Mrs Dmitriev added: "What she was trying to do was something any mother might consider. But of course it was illegal, and the court cannot condone it."
Loveridge, 44, of Millfield, Littleport, admitted possessing class B amphetamine and class C cannabis on September 26 last year, with intent to supply the drugs to her son James.
The drugs discovered at her home were worth less than £20, the court was told. "This was a very small amount of drugs, Loveridge says he has to have something, and she had been trying absolutely everything to get him off drugs," said Mrs Dmitriev.
"The police conceded that they understood her reasons for doing it."
Mitigating, Hugh Cauthery said Loveridge committed the offences as part of her campaign to eliminate her son's drug habit.

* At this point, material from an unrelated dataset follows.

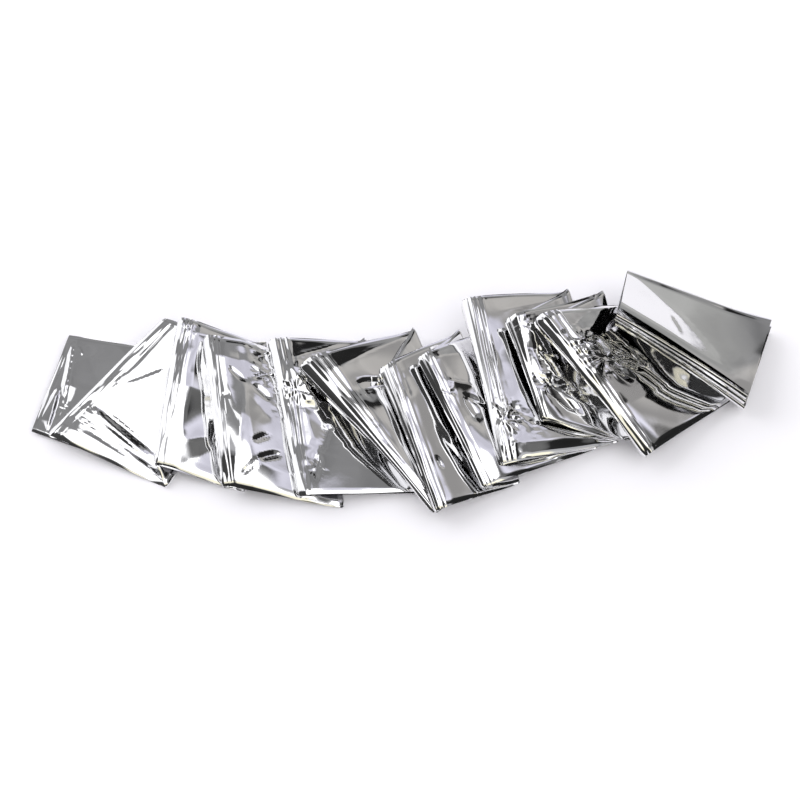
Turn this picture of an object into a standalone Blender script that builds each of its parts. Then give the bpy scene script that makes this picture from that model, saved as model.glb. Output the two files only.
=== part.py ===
# Emergency foil blanket, folded lengthwise into one long strip and pulled out along a
# shallow arc, so that its cross folds overlap like shingles. One closed solid: the strip
# of pressed plies, run back and forth through every fold, resting on its lower folds.
# Sizes in the tables are millimetres; the frame has +X along the strip, +Z up, and its
# origin under the middle of the bounding box.
import math

import bmesh
import bpy
from mathutils import Vector

MM = 0.001

# Fold lines from the left end to the right end. Each crosses the strip.
#   mid_x, mid_y : middle of the fold line on the surface
#   turn         : degrees the far end leans to the right of straight away (+Y)
#   wide         : plan length of the fold line
#   far_up       : height of the crease at its far end
#   near_up      : height of the crease at its near end
#   side         : -1 the fold points left (a ridge), +1 right (a foot), 0 a cut end
#   swell        : how far the panel that follows bulges up in its middle
#   mouth        : radius of the middle ply round the fold at its far end, where it gapes
FOLDS = [
    # name        mid_x mid_y turn  wide far_up near_up side swell mouth
    ("end_left",   -242,   15,   15,   76,    5,   2.5,   0,   0.0,  1.5),
    ("foot_1",     -174,   -2,   22,   91,    2,     2,   1,   0.0,  1.5),
    ("ridge_1",    -202,   15,   41,  113,   18,   9.5,  -1,   0.8,  2.0),
    ("foot_2",     -129,  -13,   31,  116,    2,     2,   1,   0.0,  1.5),
    ("ridge_2",    -160,    1,    7,  105,   26,    11,  -1,   0.3,  2.5),
    ("foot_3",     -101,  -11,    6,  109,    9,     2,   1,   0.0,  1.5),
    ("ridge_3",    -128,  -15,   -8,  106,   29,    12,  -1,   1.5,  3.0),
    ("foot_4",      -51,  -21,  -10,  113,    3,     2,   1,   0.0,  1.5),
    ("ridge_4",     -81,  -18,  -11,  115,   21,    11,  -1,   1.0,  3.0),
    ("foot_5",       -5,   -8,  -22,  123,    5,     2,   1,   0.0,  1.5),
    ("ridge_5",     -25,  -35,  -40,  131,   34,    11,  -1,   2.5,  8.0),
    ("foot_6",       28,   -3,  -22,  120,   13,     3,   1,   0.0,  1.5),
    ("ridge_6",       2,  -38,  -19,  104,   33,    16,  -1,   1.5,  5.0),
    ("foot_7",       56,   -4,  -19,  118,   12,     4,   1,   0.0,  1.5),
    ("ridge_7",      30,  -26,  -25,   98,   34,    16,  -1,   1.5,  3.5),
    ("foot_8",       98,   13,  -33,  110,   10,     3,   1,   0.0,  1.5),
    ("ridge_8",      51,    3,  -11,  118,   37,    21,  -1,   1.5,  4.0),
    ("foot_9",      127,   25,  -15,  115,   18,     6,   1,   0.0,  1.5),
    ("ridge_9",      79,    9,  -17,   72,   42,    25,  -1,  -3.0,  3.5),
    ("foot_10",     147,   21,  -12,  111,   24,    11,   1,   0.0,  1.5),
    ("ridge_10",    123,   -3,  -38,  112,   49,    15,  -1,   3.0,  6.0),
    ("foot_11",     199,   43,  -43,   90,   12,     2,   1,   0.0,  1.5),
    ("page_1",      184,   18,  -59,  100,   36,     9,  -1,   0.0,  2.0),
    ("back_1",      202,   71,  -73,  103,   22,     2,   1,   0.0,  1.5),
    ("page_2",      183,   18,  -60,  100,   42,    16,  -1,   0.0,  1.5),
    ("back_2",      202,   71,  -73,  103,   27,     9,   1,   0.0,  1.5),
    ("page_3",      183,   17,  -61,   99,   48,    23,  -1,   0.0,  1.5),
    ("back_3",      201,   72,  -74,  103,   33,    15,   1,   0.0,  1.5),
    ("end_right",   183,   17,  -61,   99,   54,    31,   0,   0.0,  1.5),
]

STRIP_THICK = 1.6       # the pressed plies of the strip
BEND_RADIUS = 1.5       # radius of the middle ply round a fold
FOOT_SETTLES = 0.8      # share of the width over which a foot comes down to its near height
MOUTH_DEPTH = 0.75      # share of the width over which a gaping fold closes
STRAIGHT_RUN = 7.0      # level run beside each fold
RUN_SHARE = 0.22        # the most of a panel that one level run may take
PANEL_CUTS = 4          # spans across the open part of each panel
BEND_TURNS = (-90, -45, 0, 45, 90)   # degrees round a fold, from below to above
ACROSS = 8              # spans from the far edge to the near edge
SWELL_FADE = 0.8        # share of a swell that is gone at the near edge
BELLY = 0.35            # share of a fold's drop that is kept back to the near half


def fold_at(row, v):
    """Middle of the crease, its outward direction, at v from far (0) to near (1)."""
    name, mid_x, mid_y, turn, wide, far_up, near_up, side, swell, mouth = row
    lean = math.radians(turn)
    along = (0.5 - v) * wide
    x = mid_x + along * math.sin(lean)
    y = mid_y + along * math.cos(lean)
    drop = (1.0 - BELLY) * v + BELLY * v * v
    if side > 0:
        drop = min(1.0, v / FOOT_SETTLES)
    z = far_up + (near_up - far_up) * drop
    out = Vector((math.cos(lean), -math.sin(lean), 0.0)) * (side or 1)
    return Vector((x, y, z)), out


def mouth_radius(row, v):
    """Radius of the middle ply round this fold: wide at the far end, tight at the near."""
    gape = max(0.0, 1.0 - v / MOUTH_DEPTH)
    return BEND_RADIUS + (row[9] - BEND_RADIUS) * gape ** 1.3


def section(v):
    """The strip's middle line at v: one run back and forth through all the folds."""
    line = []
    last = len(FOLDS) - 1
    for i, row in enumerate(FOLDS):
        crease, out = fold_at(row, v)
        side = row[7]
        if side == 0:
            line.append(crease)
        else:
            radius = mouth_radius(row, v)
            centre = crease - out * BEND_RADIUS + Vector((0, 0, BEND_RADIUS - radius))
            for turn in BEND_TURNS:
                a = math.radians(turn)
                ring = out * math.cos(a) + Vector((0, 0, math.sin(a)))
                line.append(centre + ring * radius)
        if i == last:
            break
        start = line[-1]
        after, after_out = fold_at(FOLDS[i + 1], v)
        end = after.copy()
        if FOLDS[i + 1][7] != 0:
            low = 2.0 * mouth_radius(FOLDS[i + 1], v) - BEND_RADIUS
            end = after - after_out * BEND_RADIUS - Vector((0, 0, low))
        reach = (end - start).length
        run = min(STRAIGHT_RUN, RUN_SHARE * reach)
        flat = Vector((end.x - start.x, end.y - start.y, 0.0)).normalized()
        first = start + flat * run
        final = end - flat * run
        for k in range(PANEL_CUTS + 1):
            u = k / PANEL_CUTS
            p = first.lerp(final, u)
            p.z += row[8] * (1.0 - SWELL_FADE * v) * math.sin(math.pi * u)
            line.append(p)
    return line


def build_strip():
    lines = [section(j / ACROSS) for j in range(ACROSS + 1)]
    count = len(lines[0])
    half = 0.5 * STRIP_THICK
    bm = bmesh.new()
    tops = []
    unders = []
    for j in range(ACROSS + 1):
        top_row = []
        under_row = []
        for i in range(count):
            before = lines[j][max(i - 1, 0)]
            beyond = lines[j][min(i + 1, count - 1)]
            far = lines[max(j - 1, 0)][i]
            near = lines[min(j + 1, ACROSS)][i]
            up = (beyond - before).cross(far - near).normalized()
            top = lines[j][i] + up * half
            under = lines[j][i] - up * half
            top.z = max(top.z, 0.0)
            under.z = max(under.z, 0.0)
            top_row.append(bm.verts.new(top * MM))
            under_row.append(bm.verts.new(under * MM))
        tops.append(top_row)
        unders.append(under_row)
    for j in range(ACROSS):
        for i in range(count - 1):
            bm.faces.new((tops[j][i], tops[j + 1][i], tops[j + 1][i + 1], tops[j][i + 1]))
            bm.faces.new((unders[j][i], unders[j][i + 1], unders[j + 1][i + 1], unders[j + 1][i]))
        bm.faces.new((tops[j][0], unders[j][0], unders[j + 1][0], tops[j + 1][0]))
        bm.faces.new((tops[j][-1], tops[j + 1][-1], unders[j + 1][-1], unders[j][-1]))
    for i in range(count - 1):
        bm.faces.new((tops[0][i], tops[0][i + 1], unders[0][i + 1], unders[0][i]))
        bm.faces.new((tops[-1][i], unders[-1][i], unders[-1][i + 1], tops[-1][i + 1]))
    middle_x = 0.5 * (min(v.co.x for v in bm.verts) + max(v.co.x for v in bm.verts))
    middle_y = 0.5 * (min(v.co.y for v in bm.verts) + max(v.co.y for v in bm.verts))
    bmesh.ops.translate(bm, vec=Vector((-middle_x, -middle_y, 0.0)), verts=bm.verts[:])
    bmesh.ops.triangulate(bm, faces=bm.faces[:])
    bmesh.ops.recalc_face_normals(bm, faces=bm.faces[:])
    return bm


def film_material():
    film = bpy.data.materials.new("silver_film")
    film.use_nodes = True
    shader = film.node_tree.nodes["Principled BSDF"]
    shader.inputs["Base Color"].default_value = (0.86, 0.86, 0.87, 1.0)
    shader.inputs["Metallic"].default_value = 1.0
    shader.inputs["Roughness"].default_value = 0.08
    return film


def clear_start():
    for thing in list(bpy.data.objects):
        bpy.data.objects.remove(thing, do_unlink=True)


def main():
    clear_start()
    bm = build_strip()
    mesh = bpy.data.meshes.new("foil_blanket")
    bm.to_mesh(mesh)
    bm.free()
    mesh.shade_smooth()
    mesh.set_sharp_from_angle(angle=math.radians(40.0))
    mesh.materials.append(film_material())
    blanket = bpy.data.objects.new("foil_blanket", mesh)
    bpy.context.scene.collection.objects.link(blanket)
    print("triangles", len(mesh.polygons))


main()
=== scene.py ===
# %% [markdown]
# # Emergency foil blanket
# A blanket of metallised film, folded to a narrow strip of about twelve plies and then
# pulled out of its packet folds. It lies on a pale surface in overlapping pleats, like
# shingles, with a few pages of the end still folded up at the right.
#
# The film is too thin to have a body of its own, so all that shows is its folds and what
# they mirror. The job is to get three things right: the fold lines, the small facets
# beside them, and the light tent that they mirror.

# %% Load the frame
import math

import bpy
import numpy as np
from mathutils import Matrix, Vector


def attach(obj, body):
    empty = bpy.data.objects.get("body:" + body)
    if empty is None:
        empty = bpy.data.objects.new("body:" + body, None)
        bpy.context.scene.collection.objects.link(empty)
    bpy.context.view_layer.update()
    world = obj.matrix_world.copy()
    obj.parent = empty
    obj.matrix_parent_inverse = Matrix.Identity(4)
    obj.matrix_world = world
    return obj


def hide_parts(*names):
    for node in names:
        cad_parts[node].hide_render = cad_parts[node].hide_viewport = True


MM = 0.001
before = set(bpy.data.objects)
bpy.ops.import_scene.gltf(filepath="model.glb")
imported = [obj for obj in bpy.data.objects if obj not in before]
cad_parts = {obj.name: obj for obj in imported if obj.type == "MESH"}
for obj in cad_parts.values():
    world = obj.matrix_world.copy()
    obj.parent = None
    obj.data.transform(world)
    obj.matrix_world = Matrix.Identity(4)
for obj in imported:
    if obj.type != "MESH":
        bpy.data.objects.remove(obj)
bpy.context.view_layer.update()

# %% [markdown]
# ## The folds
# The strip runs back and forth through its folds. A fold is a straight line across the
# strip, so a short table says it all: the middle of the line, how it leans, how long it
# is and how high its two ends lie. Every panel is then the ruled surface between two
# fold lines, which is how stiff film really hangs between creases.
#
# - mid_x, mid_y: the middle of the fold line
# - turn: degrees by which its far end leans to the right
# - far_up, near_up: height of the crease at its two ends
# - side: -1 is a ridge, 1 a foot and 0 a cut end
# - swell: how far the panel after the fold bulges up
# - mouth: the bend's radius at the far end, where some folds gape
# - band_far, band_near: width of the bundle of plies that runs along a ridge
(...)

The family had hoped he would have private treatment, for a chemical implant, but that had come to nothing, he explained.
"The police raided the house and took away certain property, and the police accept that my client was not involved."
Loveridge gave her son amphetamine to get him off heroin, he said, and the cannabis was used to calm him down.
"She had the best intentions," he added. "It was what any mother might try to do to assist her son. It was clearly not acceptable, but in the circumstances, understandable."
The court ordered Loveridge to carry out 120 hours of unpaid work, and ordered the forfeiture and destruction of the drugs.